═════ MATERIAL PROVIDED ═════
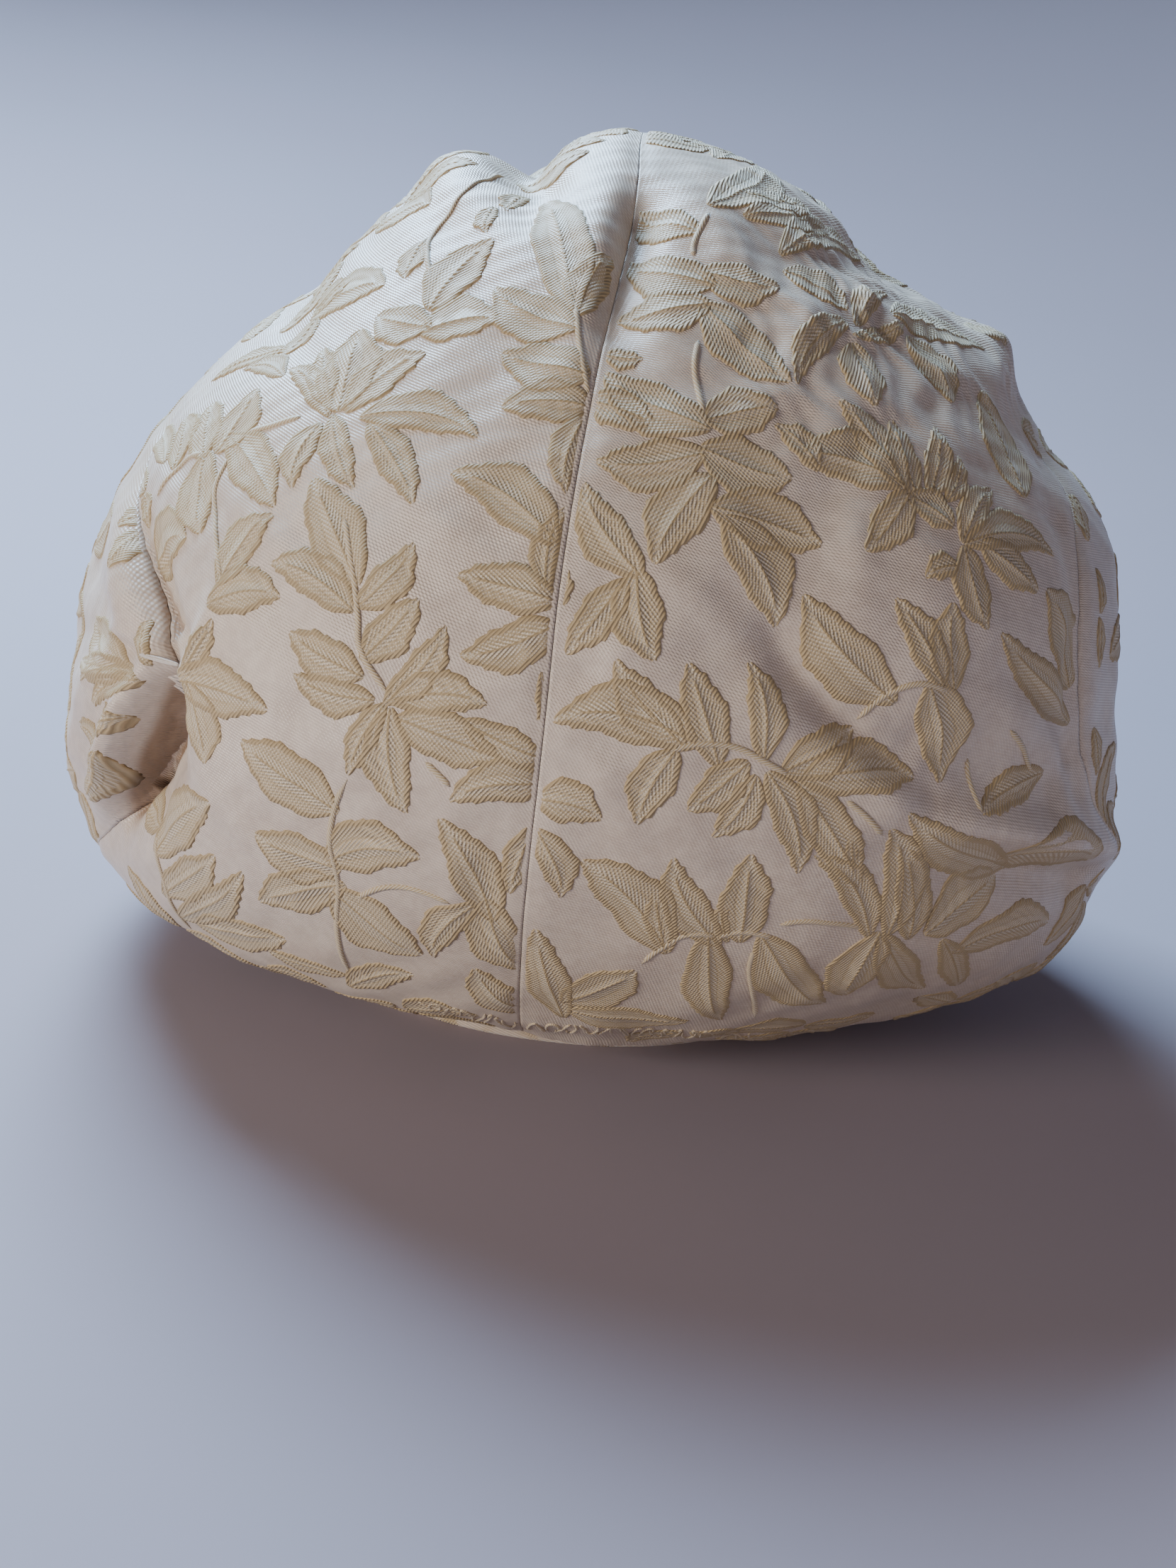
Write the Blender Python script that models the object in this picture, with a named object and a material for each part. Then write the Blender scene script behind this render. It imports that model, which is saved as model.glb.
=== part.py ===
"""Turban hat in leaf brocade: two back panels, one draped front panel, a head band and a thread tack.

The hat stands level on its head band with the opening down. X runs to the right as the hat is seen
from behind, Y towards the wearer's face, Z up. The origin is on the surface under the middle of the
hat. The cloth is one soft form, worked out in mm round an upright axis at AXIS_AT: level sections give
its outline and folds push it in or out. Azimuths are in degrees from the middle of the back towards
the right, and a level counts rows of the section table, 0 at the rim and 8 at the very top.
"""
import bpy
import numpy as np

# Sizes are in mm, angles in degrees.
MM = 0.001
AXIS_AT = (-4.8, -1.2, 0.0)
CLOTH_THICK = 2.0
SEAM_HALF_GAP = 0.22
SQUARENESS = 2.15
POLE_LEVEL = 8.0
LEVEL_STEP = 0.02
SEAM_DIP = 0.8
SEAM_DIP_WIDTH = 4.0
FOLD_STEPS = 4
STRETCH_BLEND = 6.0
PANEL_ROWS = 33
BACK_COLUMNS = 25
FRONT_COLUMNS = 36
SEAM_CROWDING = 0.4
BAND_GAP = 0.55
BAND_THICK = 2.5
BAND_HEIGHT = 24.0
BAND_SIDES = 56
TACK_RADIUS = 0.9
TACK_HALF_LENGTH = 6.5
TACK_LIFT = 0.5
TACK_SIDES = 8
TACK_RINGS = 7

# Level sections in mm: height, then how far the cloth reaches from the axis.
SECTIONS = [
    # name, height, left, right, back, front
    ("rim", 7, 88, 90, 80, 108),
    ("under", 12, 126, 132, 95, 126),
    ("turn", 34, 170, 180, 128, 148),
    ("full", 78, 180, 190, 156, 160),
    ("upper", 132, 176, 181, 166, 162),
    ("shoulder", 186, 152, 168, 152, 148),
    ("slope", 236, 106, 118, 116, 116),
    ("crown", 277, 58, 62, 66, 66),
    ("top", 294, 0, 0, 0, 0),
]

# Where the three seams cross each section, in degrees from the middle of the back towards the right.
SEAMS = [
    # section, left side, centre back, right side
    ("rim", -88, -2, 88),
    ("under", -86, -2, 87),
    ("turn", -74, -1.5, 84),
    ("full", -52, -1, 72),
    ("upper", -43, -0.5, 61),
    ("shoulder", -65, -0.5, 62),
    ("slope", -84, 0.5, 82),
    ("crown", -90, 2.5, 90),
    ("top", -90, 0, 90),
]

# Folds, each a run of stations along a crease or a ridge: in is negative, out is positive, in mm.
FOLDS = [
    # fold, azimuth, level, width, height
    ("left valley", -58, 4.75, 7, 0),
    ("left valley", -48, 4.45, 8, -7),
    ("left valley", -41.5, 4.14, 8, -9),
    ("left valley", -42, 4.00, 8, -6),
    ("left valley", -42, 3.80, 11, -13),
    ("left valley", -44, 3.50, 13, -17),
    ("left valley", -48, 3.15, 12, -15),
    ("left valley", -56, 2.72, 9, -6),
    ("left valley", -64, 2.40, 7, 0),
    ("left roll above", -66, 4.75, 9, 1),
    ("left roll above", -55, 4.40, 9, 3),
    ("left roll above", -51, 4.12, 8, 4),
    ("left roll above", -52, 3.95, 8, 2),
    ("left roll below", -55, 3.75, 9, 2),
    ("left roll below", -61, 3.40, 10, 2),
    ("left roll below", -67, 2.95, 9, 3),
    ("left roll below", -74, 2.60, 8, 0),
    ("gather high", -48, 4.02, 8, -2),
    ("gather high", -66, 4.20, 10, -3),
    ("gather middle", -49, 3.93, 8, -2),
    ("gather middle", -70, 3.80, 10, -3),
    ("right ridge", 22, 4.00, 12, 0),
    ("right ridge", 38, 3.76, 10, 3),
    ("right ridge", 54, 3.56, 9, 5),
    ("right ridge", 68, 3.28, 8, 6),
    ("right ridge", 78, 3.05, 9, 4),
    ("right valley above", 12, 4.75, 16, 0),
    ("right valley above", 26, 4.34, 15, -4),
    ("right valley above", 38, 4.02, 12, -5),
    ("right valley above", 54, 3.80, 9, -4),
    ("right valley below", 36, 3.50, 9, 0),
    ("right valley below", 50, 3.32, 9, -4),
    ("right valley below", 64, 3.06, 8, -4),
    ("right seam sink", 60, 5.15, 7, -2),
    ("right seam sink", 57, 4.40, 7, -4),
    ("right seam sink", 60, 3.70, 7, -3),
    ("right roll", 84, 5.40, 9, 0),
    ("right roll", 72, 4.80, 9, 1),
    ("right roll", 72, 4.00, 9, 1),
    ("right roll", 78, 3.45, 8, 1),
    ("crown notch", -12, 6.55, 9, 0),
    ("crown notch", -24, 6.95, 10, -8),
    ("crown notch", -60, 7.38, 11, -13),
    ("crown notch", -115, 7.30, 12, -9),
    ("crown notch", -135, 6.80, 14, 0),
    ("left bump", -32, 6.55, 12, 0),
    ("left bump", -54, 6.95, 12, 6),
    ("left bump", -90, 6.95, 13, 6),
    ("right bump", 58, 5.90, 13, 3),
    ("right bump", 84, 6.00, 14, 11),
    ("right bump", 108, 5.90, 16, 4),
    ("right hollow", 30, 6.50, 12, -2),
    ("right hollow", 62, 6.62, 15, -6),
    ("right hollow", 95, 6.65, 16, -7),
    ("right notch", 66, 5.50, 9, -2),
    ("right notch", 92, 5.50, 8, -2),
    ("right underside", 24, 1.80, 26, -2),
    ("right underside", 48, 1.95, 28, -9),
    ("right underside", 66, 2.00, 24, -5),
    ("left shoulder dent", -34, 5.60, 16, 0),
    ("left shoulder dent", -52, 5.80, 15, -4),
    ("left shoulder dent", -80, 6.10, 15, -4),
    ("back trough", 26, 5.70, 20, 0),
    ("back trough", 24, 5.20, 20, -4),
    ("back trough", 22, 4.70, 18, -3),
    ("seam valley", 4.5, 7.05, 7, 0),
    ("seam valley", 4.5, 6.75, 7, -4),
    ("seam valley", 4.0, 6.30, 7, -4),
    ("seam valley", 2.5, 5.75, 7, 0),
    ("seam roll", -3.5, 7.00, 7, 0),
    ("seam roll", -3.0, 6.60, 7, 2),
    ("seam roll", -3.2, 6.10, 7, 2),
    ("seam roll", -3.0, 5.60, 7, 0),
    ("crown pucker one", 14, 6.90, 9, 1),
    ("crown pucker one", 30, 6.20, 9, 2),
    ("crown pucker two", 26, 7.10, 9, 1),
    ("crown pucker two", 46, 6.30, 9, 2),
    ("nape fold", -4, 1.10, 8, 1),
    ("nape fold", 10, 1.25, 8, 3),
    ("nape fold", 24, 1.20, 8, 1),
    ("front fold high", 100, 4.60, 14, 0),
    ("front fold high", 135, 5.10, 16, 6),
    ("front fold high", 180, 5.30, 17, 7),
    ("front fold high", 225, 5.10, 16, 6),
    ("front fold high", 260, 4.70, 14, 0),
    ("front fold middle", 98, 3.90, 13, 0),
    ("front fold middle", 135, 4.00, 15, 6),
    ("front fold middle", 180, 4.05, 16, 7),
    ("front fold middle", 225, 4.05, 15, 6),
    ("front fold middle", 262, 4.00, 13, 0),
    ("front fold low", 100, 3.10, 12, 0),
    ("front fold low", 135, 2.90, 14, 5),
    ("front fold low", 180, 2.80, 15, 6),
    ("front fold low", 225, 2.95, 14, 5),
    ("front fold low", 258, 3.20, 12, 0),
]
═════
STATED PROBLEM: Set down the lines above as they stand, starting with the first line and ending with the line that contains "a thread tack.".

REPLY:
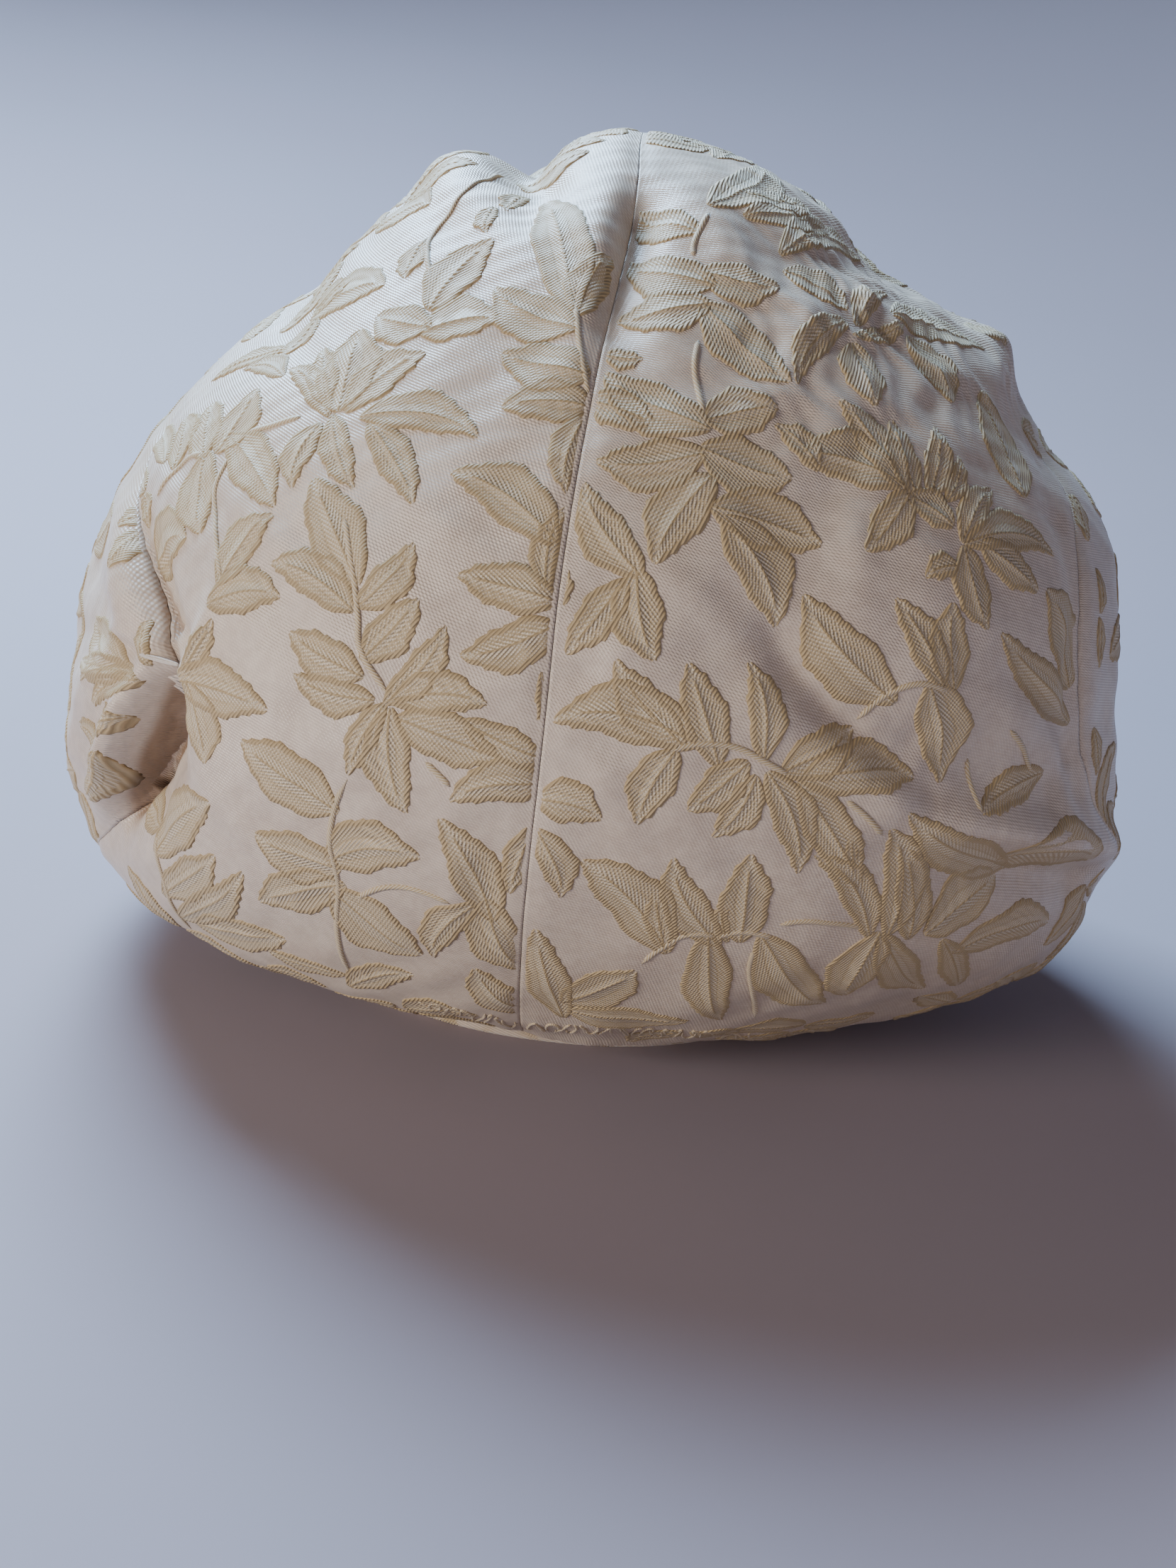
Write the Blender Python script that models the object in this picture, with a named object and a material for each part. Then write the Blender scene script behind this render. It imports that model, which is saved as model.glb.
=== part.py ===
"""Turban hat in leaf brocade: two back panels, one draped front panel, a head band and a thread tack.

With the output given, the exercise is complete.